Borchardt started by giving an accelerated history or water purification, ranging from Hippocrates in ancient Greece grading different purities of water to America's first water filtration plant, Fairmount. From there, he talked about chlorination and fluoridation of the water supply and how, within 50 years of both of their introductions, incidents of typhoid and dental disease were significantly reduced.
From there, Borchardt described the Floridan Aquifer, an underground river that holds a huge amount of water, on the order of quadrillions of gallons. While most water used and processed in America comes from surface water, Florida and his home state of Wisconsin rely primarily on groundwater for irrigation, industrial production and other uses. Both the Floridan Aquifer and the one near the Great Lakes are huge, but they are also what Borchardt called "fossil water;" like fossil fuels, they cannot be regenerated.
As the amount of water being used is increasing, these reservoirs are being depleted quickly. In addition, wastewater is being dumped into rivers and oceans, and sometimes is even pumped into the ground through "injection wells," where it can sometimes make its way back into the groundwater supply.
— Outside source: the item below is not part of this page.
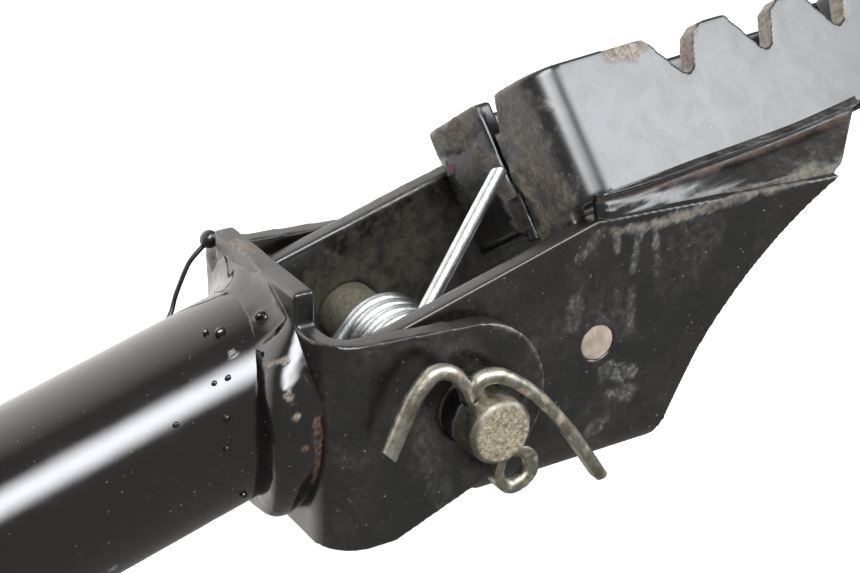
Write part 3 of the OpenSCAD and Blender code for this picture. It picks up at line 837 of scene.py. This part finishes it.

This begins to explain the existence of hazardous chemicals in the water supply, from radionuclides and heavy metals to endocrine disruptors and enteric diseases; this last category are diseases that live in the human digestive tract, and can include rotavirus and Hepatitis A. Polio was also mentioned as a problem in the water supply.
Moreover, most of the 60,000 miles of water distribution pipe in the country is from before the Second World War; many eastern cities have pipes more than 200 years old. Borchard said that the system could take more than $250 billion in the next 30 years to completely refurbish.